Abstract

My goal is to provide an analysis of problems created by social, cultural and intellectual boundaries found revealed within differing literary historical periods. Writers, poets and intellectuals such as David Shrayer-Petrov and Maxim Shrayer (1936-1967); Antanas Venclova (1906–1971); Tomas Venclova and Konstantine Gamsakhurdia (1891–1975); and Zviad Gamsakhurdia (1939–1993) are all examples of Soviet, post-Soviet and anti-Soviet literatures.This article focuses upon problems documented in the development and expression of social and ethnic identities found within the texts of intellectuals who belonged to different generations by elucidating the contradictions between fathers and children; and by exploring how different generations in literary history described either their attitudes supporting nationalism or revealed themselves as members of the myriad forced or voluntary adherents to Soviet Communist ideology. In this context, Soviet and post-Soviet literature can be approached as an historical record that describes geographical, experiential, social and intellectual boundaries between people, cultures, and governments – meaning that they are not only poems, essays, or works of fiction, but evidence of the changes in our socio-political structure and therefore a touchstone to changes in our modern history.

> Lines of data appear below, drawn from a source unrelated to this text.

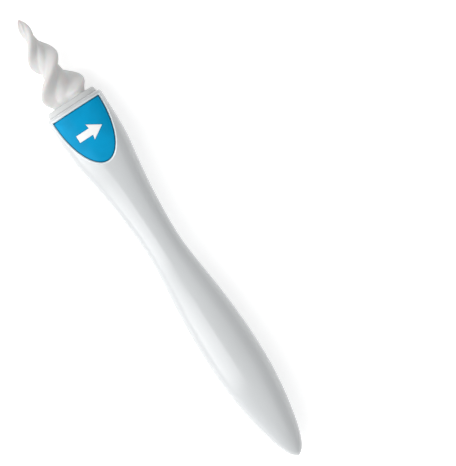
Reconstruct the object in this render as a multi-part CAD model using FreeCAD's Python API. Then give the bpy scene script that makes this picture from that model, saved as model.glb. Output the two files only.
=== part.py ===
import FreeCAD, Part

import os
from math import cos, exp, pi, sin

os.makedirs("parts", exist_ok=True)

# Ear wax cleaner: a hollow two-shell handle with a blue badge, and a soft spiral tip that plugs in.
# Millimetres. The tool lies on its back: Z is up, the tip points along +Y and the badge faces +Z.
# The origin is under the middle of the tool, on the surface that it lies on.

# driving dimensions
OVERALL_LENGTH = 175.0
HANDLE_LENGTH = 140.6
HEAD_WIDTH = 21.2
HEAD_DEPTH = 16.0
NECK_WIDTH = 12.5
NECK_DEPTH = 11.2
BELLY_WIDTH = 18.7
BELLY_DEPTH = 16.0

WALL = 2.0  # of the shells
RIM_ROUND = 0.9
LIP = 0.9  # height and thickness of the locating lip on the parting line
LIP_GAP = 0.05
RIB = 1.2
RIB_COUNT = 5
PIN_R = 1.2  # locating pins that join the shells
BOSS_R = 2.6
PIN_LENGTH = 3.0

PLATE_THICKNESS = 1.9  # the tip's base plate
PLATE_MARGIN = 1.35  # how far the plate stays inside the rim
PLATE_CHAMFER = 0.4
LEG_LENGTH = 10.0
LEG_THICKNESS = 1.9
LEG_WIDTH = 5.2
LEG_TAPER = 2.2
PLUG_SIZE = 7.7
PLUG_LENGTH = 5.0
PLUG_CHAMFER = 0.5
CORE_SIZE = 3.0  # the stiff core inside the soft spiral
CORE_LENGTH = 15.0
RUNNING_GAP = 0.1  # round the plug and the legs

SOCKET_WALL = 1.2
FLANGE_THICKNESS = 1.6
FLANGE_BELOW_RIM = 1.6
FLANGE_INSET = 1.3  # from the handle's surface to the flange's edge

SPIRAL_HALF_TURN = 12.5  # length in which the ribbon turns half round
SPIRAL_FACE_ON = 4.4  # height where the ribbon's broad side first faces front
SPIRAL_REACH = 8.8  # the ribbon's half width at the root of its taper
SPIRAL_WAIST = 0.5  # the ribbon's thickness as a share of its width
SPIRAL_ROWS = 30
SPIRAL_SIDES = 24

BADGE_WIDTH = 18.1
BADGE_HEIGHT = 20.4
BADGE_BELOW_RIM = 1.8
BADGE_THICKNESS = 0.9
BADGE_SUNK = 0.2
BADGE_GAP = 0.1
BADGE_BORDER = 0.5
ARROW_LENGTH = 9.6
ARROW_HEAD_LENGTH = 4.5
ARROW_HEAD_WIDTH = 6.0
ARROW_SHAFT_WIDTH = 2.6
ARROW_SWEEP = 0.3
ARROW_BELOW_BADGE_TOP = 9.1
ARROW_DEPTH = 0.4

# derived
BUTT_Y = -OVERALL_LENGTH / 2
RIM_Y = BUTT_Y + HANDLE_LENGTH
SPIRAL_Y = RIM_Y + PLATE_THICKNESS
SPIRAL_LENGTH = OVERALL_LENGTH / 2 - SPIRAL_Y
AXIS_Z = HEAD_DEPTH / 2
PLATE_HALF_WIDTH = HEAD_WIDTH / 2 - PLATE_MARGIN
PLATE_HALF_DEPTH = HEAD_DEPTH / 2 - PLATE_MARGIN
LEG_X = PLATE_HALF_WIDTH - LEG_THICKNESS - RUNNING_GAP
BADGE_TOP = RIM_Y - BADGE_BELOW_RIM
HEAD_SQUARENESS = 2.7
SIDES = 48  # strips round the handle
BUTT_FLAT = 0.5  # half width of the small flat on the butt

# the handle's outline: share of its length from the rim, half width, half depth, squareness
HANDLE_STATIONS = [
    (0.050, HEAD_WIDTH / 2, HEAD_DEPTH / 2, HEAD_SQUARENESS),
    (0.112, HEAD_WIDTH / 2, HEAD_DEPTH / 2, 2.6),
    (0.160, 9.5, 7.6, 2.5),
    (0.220, 8.15, 6.8, 2.3),
    (0.290, 7.0, 6.05, 2.2),
    (0.350, 6.4, 5.7, 2.2),
    (0.410, NECK_WIDTH / 2 - 0.1, NECK_DEPTH / 2 - 0.05, 2.2),
    (0.460, 6.75, 6.0, 2.2),
    (0.520, 7.75, 6.8, 2.2),
    (0.600, 8.85, 7.65, 2.2),
    (0.700, BELLY_WIDTH / 2 + 0.05, BELLY_DEPTH / 2 + 0.1, 2.2),
    (0.790, 8.95, 7.8, 2.2),
    (0.860, 7.6, 6.75, 2.1),
    (0.920, 5.95, 5.4, 2.0),
    (0.965, 4.1, 3.8, 2.0),
    (0.995, 2.0, 1.9, 2.0),
]


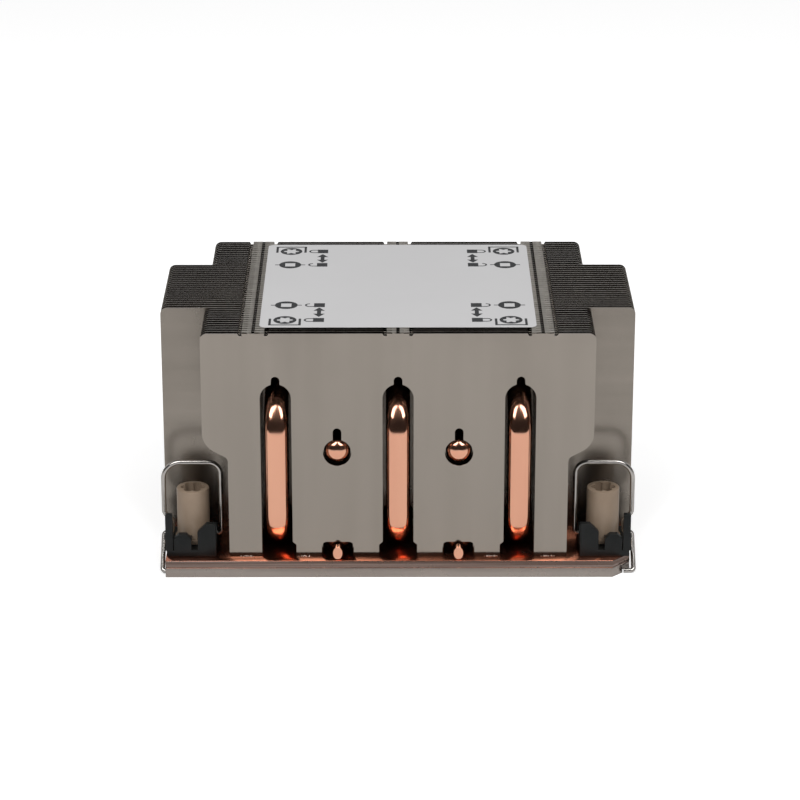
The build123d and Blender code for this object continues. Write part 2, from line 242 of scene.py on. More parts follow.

Representatives of the first and second generations from this literary history either use different languages or write in two languages simultaneously, a in part due to the fact that emigration became an important factor that forced some intellectuals to abandon Russian language in favour of writing in English. Emigration may also have become a stimulus for the emergence and development of transculturalism within the community of intellectuals.